Pyzor initially started out to be merely a Python implementation of Razor, but due to the protocol and the fact that Razor's server is not Open Source or software libre, Frank Tobin decided to implement Pyzor with a new protocol and release the entire system as Open Source and software libre.
The central premise of Pyzor is that it converts an email message to a short digest that uniquely identifies the message. Simply hashing the entire message is an ineffective method of generating a digest, because message headers will differ when the content does not, and because spammers will often try to make a message unique by injecting random/unrelated text into their messages.

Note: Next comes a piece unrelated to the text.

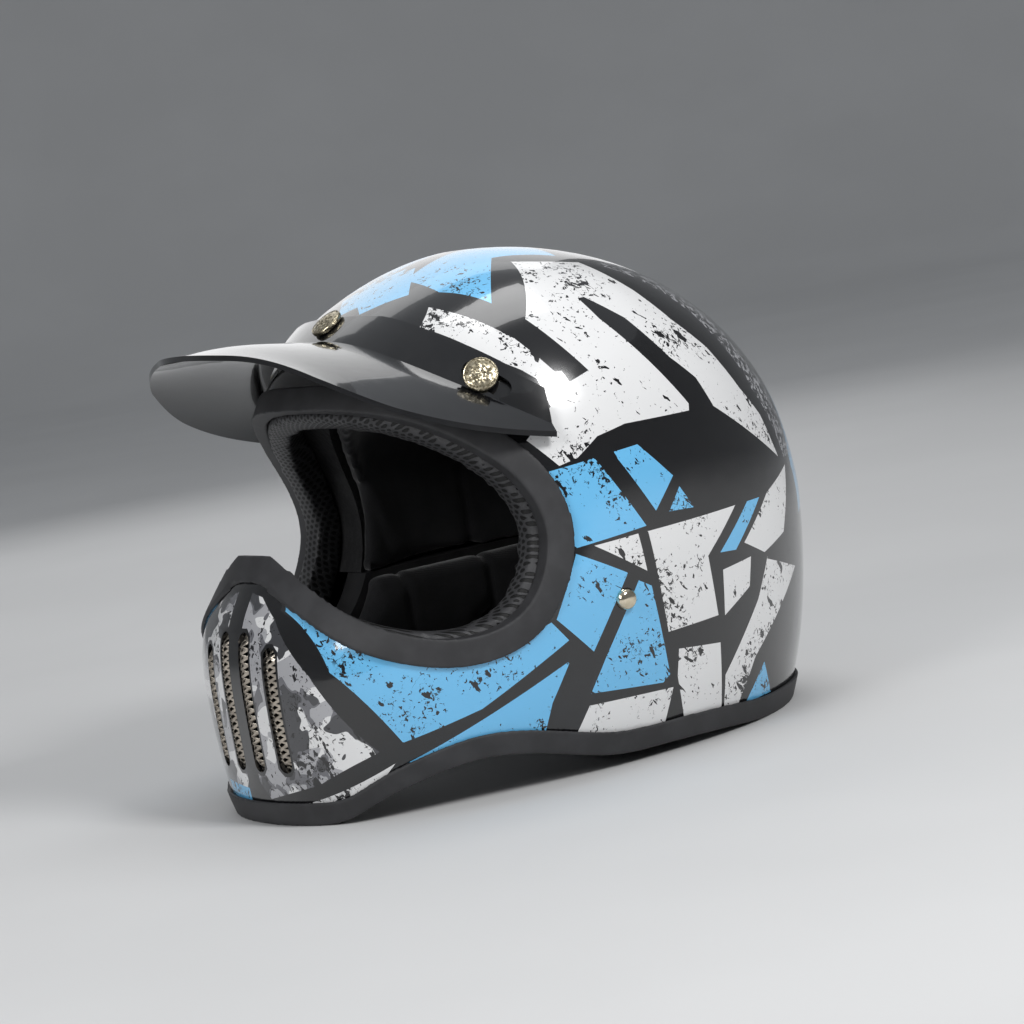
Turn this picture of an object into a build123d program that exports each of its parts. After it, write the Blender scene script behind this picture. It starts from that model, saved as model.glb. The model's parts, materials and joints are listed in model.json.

To generate a digest, the 2.0 version of the Pyzor protocol:
- Discards all message headers.
- If the message is greater than 4 lines in length:
- Discards the first 20% of the message.
- Uses the next 3 lines.
- Discards the next 40% of the message.
- Uses the next 3 lines.
- Discards the remainder of the message.
- Removes any 'words' (sequences of characters separated by whitespace) that are 10 or more characters long.
- Removes anything that looks like an email address (X@Y).
- Removes anything that looks like a URL.
- Removes anything that looks like HTML tags.
- Removes any whitespace.
- Discards any lines that are fewer than 8 characters in length.
This is intended as an easy-to-understand explanation, rather than a technical one.